Vibrio kanaloae

Scientific classification
- Domain: Bacteria
- Kingdom: Pseudomonadati
- Phylum: Pseudomonadota
- Class: Gammaproteobacteria
- Order: Vibrionales
- Family: Vibrionaceae
- Genus: Vibrio
- Species: V. kanaloae
- Binomial name: Vibrio kanaloae Thompson et al. 2003
- Type strain: LMG 20539, DSM 17181, CIP 108275, CAIM 485, CCUG 56968

= Vibrio kanaloae =

- Genus: Vibrio
- Species: kanaloae
- Authority: Thompson et al. 2003

Gram-negative marine bacterium

Vibrio kanaloae is a species of curved, motile, moderately halophilic and Gram-negative bacteria belonging to the family Vibrionaceae. It was originally isolated from Hawaiian and Mexican seawater as well as marine animals and was described as a new species in 2003.

== Etymology ==
The specific epithet kanaloae honours Kanaloa, the Hawaiian deity of the ocean, reflecting both the marine habitat of the bacterium and the site of its first isolation.

== Taxonomy and characteristics ==
The species is placed in the class Gammaproteobacteria and the order Vibrionales. Cells are oxidase-positive, facultatively anaerobic rods that grow best at 25–30 °C in 2–3 % NaCl and form smooth, cream-coloured colonies on marine agar.
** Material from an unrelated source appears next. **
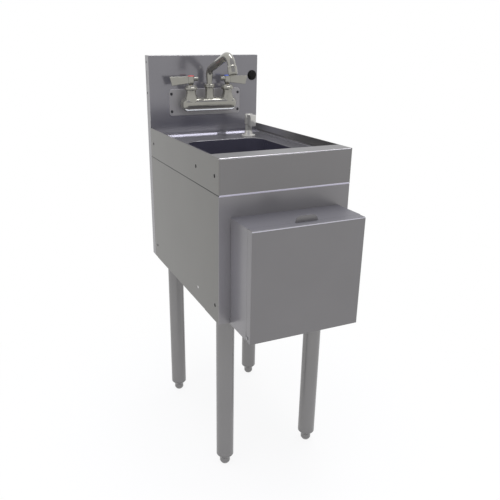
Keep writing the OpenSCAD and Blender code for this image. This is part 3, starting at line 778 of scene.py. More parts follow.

Polar flagella provide rapid swimming motility.

== Pathogenicity ==
Immersion-challenge experiments have shown that strain SbA1-1 can cause high mortality in the ark clam Scapharca broughtonii, producing typical vibriosis lesions in gill and hepatopancreas tissues at water temperatures ≤ 15 °C. Comparative genomic analyses support its role as an opportunistic pathogen of bivalve larvae and juveniles.